Apart from competitions, the trip included training for those competing. The girls said they had learned a lot not only from what they were taught but also through meeting other girls.

"The teachers corrected us with certain details we had never paid attention to before," Michaela Louw says, an example being the direction in which their palms should be facing.

The girls say that what they treasured most on their trip to Beijing was seeing many different dance techniques from around the globe and the friendships they forged.

"Just like dancing, smiling is a common language," Nehanda says.

Just as a mime artist has to communicate in silence, the two girls say they let their smiles do the talking for them during their first few days in Beijing. Encountering others involved in the competition in hallways, bonds were formed instantly without words being exchanged.

However, by the end of their stay, the pair had become accustomed to their surroundings and had gotten to know a few people, and they had found their full voice. On their last night in Beijing, they stayed up almost all night, chattering away and laughing with two Japanese girls who were also in the competition.

"They are so polite," Michaela says, making eye contact with Nehanda before both burst into laughter.

It was an exhilarating experience meeting and befriending Asians and getting to know something about their culture, they say.

As South Africa's only representatives in this year's competition, Nehanda and Michaela had a certain degree of national pride resting on their young shoulders. However, when they were eventually eliminated before the finals, they took it in stride like seasoned professionals.

"We did our best and we are doing what we love the most," Nehanda says.

It was extremely competitive, she says, and one of the interesting aspects was that dancers from different parts of the world had their own ways of dancing.

In any case, passing auditions and being given the chance to compete in Beijing had confirmed that they have talent, she says.

Nehanda, who was born in Johannesburg, started learning ballet about four years ago, when she was 12. Her talent came to the attention of the organizers of the South African International Ballet Competition in Cape town, and last October she was given the chance to study at the Zurich Ballet Academy for a week.

That is quite something for someone for whom ballet initially had absolutely no attraction.

"When I first started, I didn't like it," says Nehanda, whose mother is a dancer. "Ballet wasn't my first choice of dance. But the more I put into it, the more I get out of it. It pays back. Now I love it. I would dance every minute when I'm awake if I could."

Ballet is not particularly popular in South Africa, and it can be expensive, says Nehanda's father, a jazz musician. He drives about 40 kilometers taking Nehanda to ballet school, where she practices two to three hours a day.
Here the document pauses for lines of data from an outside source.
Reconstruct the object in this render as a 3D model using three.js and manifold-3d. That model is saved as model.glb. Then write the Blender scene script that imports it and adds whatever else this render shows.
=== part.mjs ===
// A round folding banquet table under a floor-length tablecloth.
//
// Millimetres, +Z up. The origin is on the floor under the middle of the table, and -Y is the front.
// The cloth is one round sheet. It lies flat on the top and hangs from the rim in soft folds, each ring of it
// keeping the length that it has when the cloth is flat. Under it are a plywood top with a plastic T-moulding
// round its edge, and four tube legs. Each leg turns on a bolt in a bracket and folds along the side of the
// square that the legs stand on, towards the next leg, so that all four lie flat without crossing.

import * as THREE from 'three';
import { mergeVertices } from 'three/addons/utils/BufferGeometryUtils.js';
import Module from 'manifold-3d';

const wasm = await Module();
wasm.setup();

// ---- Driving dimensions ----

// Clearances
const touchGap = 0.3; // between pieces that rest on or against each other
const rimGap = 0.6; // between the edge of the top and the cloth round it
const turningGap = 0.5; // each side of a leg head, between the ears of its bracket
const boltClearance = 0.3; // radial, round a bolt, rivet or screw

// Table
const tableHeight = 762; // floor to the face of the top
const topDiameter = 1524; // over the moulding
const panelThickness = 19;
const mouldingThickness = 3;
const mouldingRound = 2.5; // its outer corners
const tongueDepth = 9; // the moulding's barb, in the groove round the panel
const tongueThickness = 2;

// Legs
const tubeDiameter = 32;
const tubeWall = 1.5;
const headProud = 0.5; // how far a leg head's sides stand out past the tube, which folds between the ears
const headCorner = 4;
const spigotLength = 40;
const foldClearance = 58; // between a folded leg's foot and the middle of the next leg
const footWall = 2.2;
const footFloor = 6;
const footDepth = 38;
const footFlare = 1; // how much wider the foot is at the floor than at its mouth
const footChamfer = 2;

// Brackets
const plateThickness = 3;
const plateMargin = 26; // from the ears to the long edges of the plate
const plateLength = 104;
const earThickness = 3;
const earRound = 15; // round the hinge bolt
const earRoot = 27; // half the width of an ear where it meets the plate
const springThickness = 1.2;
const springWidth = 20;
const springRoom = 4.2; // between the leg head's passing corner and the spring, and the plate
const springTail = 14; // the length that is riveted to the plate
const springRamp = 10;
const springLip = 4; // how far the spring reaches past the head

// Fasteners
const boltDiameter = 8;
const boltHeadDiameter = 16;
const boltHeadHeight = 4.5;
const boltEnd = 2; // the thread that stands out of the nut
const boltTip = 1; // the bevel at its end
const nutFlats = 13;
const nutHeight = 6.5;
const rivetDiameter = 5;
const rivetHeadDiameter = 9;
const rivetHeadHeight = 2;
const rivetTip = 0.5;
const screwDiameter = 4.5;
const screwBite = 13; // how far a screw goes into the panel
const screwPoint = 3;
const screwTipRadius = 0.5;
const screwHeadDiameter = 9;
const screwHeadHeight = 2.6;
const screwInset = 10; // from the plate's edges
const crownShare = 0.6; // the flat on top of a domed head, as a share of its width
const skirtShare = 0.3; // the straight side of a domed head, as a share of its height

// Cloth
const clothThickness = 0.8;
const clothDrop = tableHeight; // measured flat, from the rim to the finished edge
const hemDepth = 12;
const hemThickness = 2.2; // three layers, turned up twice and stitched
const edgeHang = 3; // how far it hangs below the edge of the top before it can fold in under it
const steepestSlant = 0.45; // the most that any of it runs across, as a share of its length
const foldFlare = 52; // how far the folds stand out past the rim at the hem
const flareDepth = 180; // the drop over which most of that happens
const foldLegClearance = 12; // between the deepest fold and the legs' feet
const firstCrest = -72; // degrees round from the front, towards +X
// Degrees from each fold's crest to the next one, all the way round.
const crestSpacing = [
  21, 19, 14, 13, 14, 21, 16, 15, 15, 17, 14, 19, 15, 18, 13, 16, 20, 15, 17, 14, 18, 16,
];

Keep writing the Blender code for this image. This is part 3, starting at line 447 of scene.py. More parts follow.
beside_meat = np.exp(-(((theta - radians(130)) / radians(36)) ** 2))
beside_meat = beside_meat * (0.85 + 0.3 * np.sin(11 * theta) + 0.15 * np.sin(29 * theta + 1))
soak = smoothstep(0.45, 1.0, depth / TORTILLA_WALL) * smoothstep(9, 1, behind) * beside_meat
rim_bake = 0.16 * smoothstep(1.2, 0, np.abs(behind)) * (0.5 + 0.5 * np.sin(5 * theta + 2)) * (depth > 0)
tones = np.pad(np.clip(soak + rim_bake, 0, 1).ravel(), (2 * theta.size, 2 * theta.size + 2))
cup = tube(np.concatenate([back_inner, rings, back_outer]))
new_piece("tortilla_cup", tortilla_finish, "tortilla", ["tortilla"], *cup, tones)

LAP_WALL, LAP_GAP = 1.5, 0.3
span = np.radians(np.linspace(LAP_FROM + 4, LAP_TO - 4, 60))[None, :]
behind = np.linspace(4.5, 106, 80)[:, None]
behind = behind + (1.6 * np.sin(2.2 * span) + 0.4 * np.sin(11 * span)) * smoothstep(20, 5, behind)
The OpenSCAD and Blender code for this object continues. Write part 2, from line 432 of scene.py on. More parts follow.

"I pay on average nearly $300 a month for her ballet, which is quite high."

However, as long as she wants to keep dancing, he is ready to give her his full backing, he says.

Nehanda, in 10th grade, now faces a tough choice about her future. She could become a professional ballet dancer or pursue another dream of becoming a lawyer, for which she would need to study at university.
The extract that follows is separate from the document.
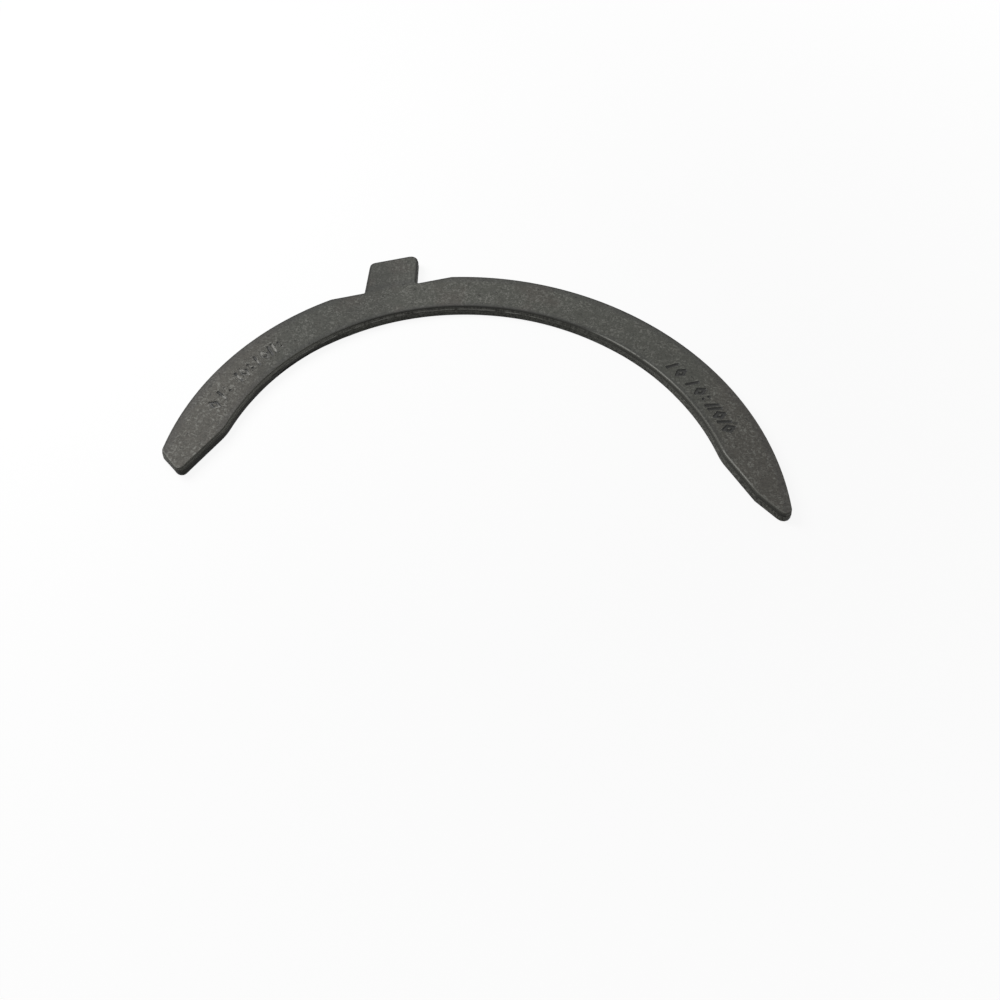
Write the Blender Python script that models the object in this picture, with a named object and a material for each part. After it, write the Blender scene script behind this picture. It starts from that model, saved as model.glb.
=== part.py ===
"""Half thrust washer with a locating tab, as fitted beside the main bearing of a heavy engine.

The washer is one flat steel stamping: half a ring, with a tab standing off its outer edge.
The ring is laid out round the shaft's axis. X runs along the parting line, between the two ends,
Y runs from the parting line to the crown, and Z stands up from the lower face.
"""

import math

import bmesh
import bpy
from mathutils import Vector

MM = 0.001

# Half ring
BORE_RADIUS = 62.75 * MM
RING_WIDTH = 12.25 * MM
THICKNESS = 2.8 * MM

# Locating tab, left of the crown, with a flat cut across the ring's edge on both sides of it
TAB_ANGLE = math.radians(21.3)
TAB_SHIFT = 0.4 * MM
TAB_WIDTH = 13.7 * MM
TAB_HEIGHT = 12.4 * MM
TAB_DRAFT = math.radians(3.0)
TAB_CORNER_RADIUS = 1.9 * MM
TAB_ROOT_RADIUS = 0.6 * MM
FLAT_DEPTH = 2.0 * MM

# Ends: both are cut off along one slanting direction, and relieved on the bore's side
END_CUT_ANGLE = math.radians(45.0)
LEFT_TIP_INSET = 5.6 * MM
LEFT_TIP_RADIUS = 1.3 * MM
LEFT_CORNER_RADIUS = 1.8 * MM
LEFT_RELIEF_HEIGHT = 13.5 * MM
RIGHT_TIP_RADIUS = 1.6 * MM
RIGHT_CUT_INSET = 7.5 * MM
RIGHT_RELIEF_HEIGHT = 16.8 * MM
RELIEF_RADIUS = 15.0 * MM

# Edge left by the press: rolled at the top, sheared below that, then torn and a little wider
ROLL_RADIUS = 0.3 * MM
SHEAR_HEIGHT = 0.75 * MM
LEDGE_WIDTH = 0.18 * MM
LEDGE_DROP = 0.12 * MM
TEAR_FLARE = 0.1 * MM
LOWER_RADIUS = 0.3 * MM

# Fineness of the curves, and the largest angle between facets that is shaded smooth
ARC_STEP = 2.0 * MM
CORNER_STEPS = 5
EDGE_STEPS = 3
SMOOTH_UP_TO = math.radians(35.0)

OUTER_RADIUS = BORE_RADIUS + RING_WIDTH
SHAFT_AXIS = Vector((0.0, 0.0))


def clear_scene():
    for item in list(bpy.data.objects):
        bpy.data.objects.remove(item, do_unlink=True)


def polar(angle, length=1.0):
    """Point or direction at an angle from +X."""
    return Vector((math.cos(angle), math.sin(angle))) * length


def angle_of(vector):
    return math.atan2(vector.y, vector.x)


def arc(centre, radius, start, end, steps):
    """Points of an arc between two angles, both ends included."""
    return [centre + polar(start + (end - start) * i / steps, radius) for i in range(steps + 1)]


def ring_arc(radius, start, end):
    """Arc round the shaft's axis, divided by its own length."""
    steps = max(2, math.ceil(abs(end - start) * radius / ARC_STEP))
    return arc(SHAFT_AXIS, radius, start, end, steps)


def rounded(before, corner, after, radius):
    """Arc that touches both straight sides of a corner."""
    to_before = (before - corner).normalized()
    to_after = (after - corner).normalized()
    half_angle = to_before.angle(to_after) / 2
    reach = radius / math.tan(half_angle)
    centre = corner + (to_before + to_after).normalized() * (radius / math.sin(half_angle))
    start = angle_of(corner + to_before * reach - centre)
    end = angle_of(corner + to_after * reach - centre)
    turn = (end - start + math.pi) % (2 * math.pi) - math.pi
    return arc(centre, radius, start, start + turn, CORNER_STEPS)


def tangent_angle(point, centre, radius, side):
    """Angle, about the centre, at which a line from the point touches the circle."""
    away = point - centre
    return angle_of(away) + side * math.acos(radius / away.length)


def corner_under_rim(cut_normal, cut_distance, radius):
    """Centre of the arc that joins the ring's outer edge to the slanting cut of the left end."""
    along = Vector((cut_normal.y, -cut_normal.x))
    reach = math.sqrt((OUTER_RADIUS - radius) ** 2 - (cut_distance - radius) ** 2)
    return cut_normal * (cut_distance - radius) + along * reach


def on_bore(height, side):
    """Point of the bore at a height above the parting line."""
    return Vector((side * math.sqrt(BORE_RADIUS ** 2 - height ** 2), height))


def relief_corner(top, foot):
    """Arc that eases the bore into the straight side of a relief, from the bore to that side."""
    down = (foot - top).normalized()
    inward = Vector((down.y, -down.x))
    if inward.dot(top) < 0:
        inward.negate()
    distance = inward.dot(top) + RELIEF_RADIUS
    reach = math.sqrt((BORE_RADIUS + RELIEF_RADIUS) ** 2 - distance ** 2)
    centre = inward * distance + down * reach
    start = angle_of(-centre)
    turn = (angle_of(-inward) - start + math.pi) % (2 * math.pi) - math.pi
    return arc(centre, RELIEF_RADIUS, start, start + turn, CORNER_STEPS)


def tab_outline():
    """Right flat, tab and left flat, from the right end of the flat to its left end."""
    normal = polar(math.pi / 2 + TAB_ANGLE)
    along = Vector((-normal.y, normal.x))
    flat_distance = OUTER_RADIUS - FLAT_DEPTH
    half_flat = math.sqrt(OUTER_RADIUS ** 2 - flat_distance ** 2)
    flat_right = normal * flat_distance - along * half_flat
    flat_left = normal * flat_distance + along * half_flat
    middle = normal * flat_distance + along * TAB_SHIFT
    slope = along / along.x

    root_left = middle - slope * (TAB_WIDTH / 2)
    root_right = middle + slope * (TAB_WIDTH / 2)
    top_left = root_left + Vector((0.0, TAB_HEIGHT))
    narrowing = TAB_HEIGHT * math.tan(TAB_DRAFT)
    top_right = top_left + slope * (TAB_WIDTH - narrowing)

    points = [flat_right]
    points += rounded(flat_right, root_right, top_right, TAB_ROOT_RADIUS)
    points += rounded(root_right, top_right, top_left, TAB_CORNER_RADIUS)
    points += rounded(top_right, top_left, root_left, TAB_CORNER_RADIUS)
    points += rounded(top_left, root_left, flat_left, TAB_ROOT_RADIUS)
    points.append(flat_left)
    return points


def left_end():
    """Rounded outer corner, slanting cut, tip on the parting line, and relief."""
    cut_normal = polar(math.pi + END_CUT_ANGLE)
    tip = Vector((LEFT_TIP_INSET - OUTER_RADIUS, LEFT_TIP_RADIUS))
    cut_distance = cut_normal.dot(tip) + LEFT_TIP_RADIUS
    corner = corner_under_rim(cut_normal, cut_distance, LEFT_CORNER_RADIUS)
    relief_top = on_bore(LEFT_RELIEF_HEIGHT, -1)

    cut_angle = math.pi + END_CUT_ANGLE
    points = arc(corner, LEFT_CORNER_RADIUS, angle_of(corner) % (2 * math.pi), cut_angle, CORNER_STEPS)
    leave = tangent_angle(relief_top, tip, LEFT_TIP_RADIUS, -1) % (2 * math.pi)
    if leave < cut_angle:
        leave += 2 * math.pi
    points += arc(tip, LEFT_TIP_RADIUS, cut_angle, leave, CORNER_STEPS)
    points += reversed(relief_corner(relief_top, points[-1]))
    return points


def right_end():
    """Relief, slanting cut on the bore's side, and a tip that runs into the outer edge."""
    cut_angle = math.pi + END_CUT_ANGLE
    reach = OUTER_RADIUS - RIGHT_TIP_RADIUS
    tip = Vector((math.sqrt(reach ** 2 - RIGHT_TIP_RADIUS ** 2), RIGHT_TIP_RADIUS))
    touch = tip + polar(cut_angle, RIGHT_TIP_RADIUS)
    cut_start_x = OUTER_RADIUS - RIGHT_CUT_INSET
    cut_start = Vector((cut_start_x, touch.y + (touch.x - cut_start_x) / math.tan(END_CUT_ANGLE)))
    points = relief_corner(on_bore(RIGHT_RELIEF_HEIGHT, 1), cut_start)
    points.append(cut_start)
    points += arc(tip, RIGHT_TIP_RADIUS, cut_angle, 2 * math.pi + angle_of(tip), CORNER_STEPS)
    return points


def washer_outline():
    """Closed outline of the sheared edge, anticlockwise seen from above."""
    right = right_end()
    tab = tab_outline()
    left = left_end()
    outline = right
    outline += ring_arc(OUTER_RADIUS, angle_of(right[-1]), angle_of(tab[0]))[1:-1]
    outline += tab
    outline += ring_arc(OUTER_RADIUS, angle_of(tab[-1]), angle_of(left[0]) % (2 * math.pi))[1:-1]
    outline += left
    outline += ring_arc(BORE_RADIUS, angle_of(left[-1]), angle_of(right[0]))[1:-1]
    return outline


def edge_section():
    """Height and outward offset of each line that runs round the washer's edge, bottom to top."""
    ledge_top = THICKNESS - ROLL_RADIUS - SHEAR_HEIGHT
    torn = LEDGE_WIDTH + TEAR_FLARE
    turns = [math.pi / 2 * step / EDGE_STEPS for step in range(EDGE_STEPS + 1)]
    section = []
    for turn in turns:
        height = LOWER_RADIUS * (1 - math.cos(turn))
        section.append((height, torn - LOWER_RADIUS * (1 - math.sin(turn))))
    section.append((ledge_top - LEDGE_DROP, LEDGE_WIDTH))
    section.append((ledge_top, 0.0))
    for turn in turns:
        height = THICKNESS - ROLL_RADIUS * (1 - math.sin(turn))
        section.append((height, -ROLL_RADIUS * (1 - math.cos(turn))))
    return section


def offset_outline(outline, distance):
    """The outline moved outwards, with each corner kept sharp."""
    moved = []
    for i, point in enumerate(outline):
        incoming = (point - outline[i - 1]).normalized()
        outgoing = (outline[(i + 1) % len(outline)] - point).normalized()
        first = Vector((incoming.y, -incoming.x))
        second = Vector((outgoing.y, -outgoing.x))
        moved.append(point + (first + second) * (distance / (1 + first.dot(second))))
    return moved


def phosphated_steel():
    """Dark, dull grey coat on steel."""
    material = bpy.data.materials.new("phosphated_steel")
    material.use_nodes = True
    shader = material.node_tree.nodes["Principled BSDF"]
    shader.inputs["Base Color"].default_value = (0.085, 0.085, 0.075, 1.0)
    shader.inputs["Roughness"].default_value = 0.5
    shader.inputs["Metallic"].default_value = 0.6
    return material


def footprint_centre(outline):
    """Middle of the rectangle that just holds the washer on the table."""
    widest = max(offset for height, offset in edge_section())
    spread = offset_outline(outline, widest)
    xs = [point.x for point in spread]
    ys = [point.y for point in spread]
    return Vector(((min(xs) + max(xs)) / 2, (min(ys) + max(ys)) / 2))


def build_washer():
    """Loft the edge's section round the outline, and close it with the two flat faces."""
    outline = washer_outline()
    centre = footprint_centre(outline)
    mesh = bmesh.new()
    loops = []
    for height, offset in edge_section():
        ring = [point - centre for point in offset_outline(outline, offset)]
        loops.append([mesh.verts.new((point.x, point.y, height)) for point in ring])
    for lower, upper in zip(loops, loops[1:]):
        for i in range(len(outline)):
            j = (i + 1) % len(outline)
            mesh.faces.new((lower[i], lower[j], upper[j], upper[i]))
    mesh.faces.new(reversed(loops[0]))
    mesh.faces.new(loops[-1])

    data = bpy.data.meshes.new("thrust_washer")
    mesh.to_mesh(data)
    mesh.free()
    data.shade_smooth()
    data.set_sharp_from_angle(angle=SMOOTH_UP_TO)
    data.materials.append(phosphated_steel())
    washer = bpy.data.objects.new("thrust_washer", data)
    bpy.context.collection.objects.link(washer)
    return washer


def main():
    clear_scene()
    build_washer()


main()
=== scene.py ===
# %% [markdown]
# # A half thrust washer
# This half ring of flat steel fits beside a main bearing of a heavy engine, where it takes the
# push of the crankshaft along its axis. The solid already has its true size and outline. This
# lesson gives it the marks of its making: the torn edge, the stamped marks and the dark coat.

# %% Load the washer's solid
import math

import bpy
from mathutils import Matrix, Vector


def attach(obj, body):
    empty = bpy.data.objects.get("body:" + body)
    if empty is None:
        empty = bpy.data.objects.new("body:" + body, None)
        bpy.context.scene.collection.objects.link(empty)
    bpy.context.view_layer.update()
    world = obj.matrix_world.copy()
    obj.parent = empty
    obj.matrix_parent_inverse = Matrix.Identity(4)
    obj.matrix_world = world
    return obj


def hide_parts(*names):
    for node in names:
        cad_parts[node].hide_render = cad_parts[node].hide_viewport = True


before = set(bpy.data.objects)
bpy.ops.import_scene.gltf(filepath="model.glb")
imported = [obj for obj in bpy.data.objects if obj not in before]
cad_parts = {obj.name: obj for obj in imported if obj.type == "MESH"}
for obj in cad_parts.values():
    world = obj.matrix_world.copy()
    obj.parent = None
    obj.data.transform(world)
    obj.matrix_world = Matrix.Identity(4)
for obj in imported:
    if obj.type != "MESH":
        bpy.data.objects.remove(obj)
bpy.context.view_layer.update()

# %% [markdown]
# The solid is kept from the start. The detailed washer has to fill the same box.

MM = 0.001
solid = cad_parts["thrust_washer"]

# %% [markdown]
# In the photograph the camera stands a little right of the washer's middle and looks down on it
# at more than 50 degrees. A lens of 35 mm on a full frame gives the same perspective. The small
# shift does what a cropped picture does: it keeps the washer left of the centre of the view.

# %% Camera
CAMERA_PLACE = Vector((4.11, -177.90, 184.26)) * MM
CAMERA_TURN = math.radians(4.208)
CAMERA_BELOW_HORIZON = math.radians(53.582)
CAMERA_ROLL = math.radians(0.965)
CAMERA_LENS = 34.9
SENSOR_WIDTH = 36.0
CAMERA_SHIFT = 0.0554
CAMERA_NEAR = 10 * MM

bpy.ops.object.camera_add()
camera = bpy.context.object
camera.name = "camera"
camera.data.sensor_width = SENSOR_WIDTH
camera.data.lens = CAMERA_LENS
camera.data.shift_x = CAMERA_SHIFT
camera.data.clip_start = CAMERA_NEAR
aim = Matrix.Rotation(CAMERA_TURN, 4, "Z")
aim @= Matrix.Rotation(math.pi / 2 - CAMERA_BELOW_HORIZON, 4, "X")
aim @= Matrix.Rotation(CAMERA_ROLL, 4, "Z")
camera.matrix_world = Matrix.Translation(CAMERA_PLACE) @ aim
bpy.context.scene.camera = camera
print("camera at", [round(v / MM) for v in CAMERA_PLACE], "mm")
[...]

"It's really good that Chinese can go to ballet schools and have both ballet training and normal school courses," says Nehanda. "In South Africa we have to do ballet in classes after school."

Apart from keenly following the ballet competition in Beijing, Peguillan had another artistic pursuit in mind while he was in the city - to see if there were possibilities for South African jazz bands in China. When he was in Beijing, he had talks with Fisher Li, owner of Beijing's first jazz bar, East Coast Jazz.

Peguillan says one pleasant surprise for him in Beijing was the live music scene. When he saw people around the National Center for the Performing Arts, he was impressed by their excitement when they watched and talked about music.

"I like the atmosphere and I want to get involved," he says

Next year will mark the 20th anniversary of China and South Africa establishing diplomatic relations, and Peguillan says that offers the perfect opportunity to bring jazz bands to Beijing.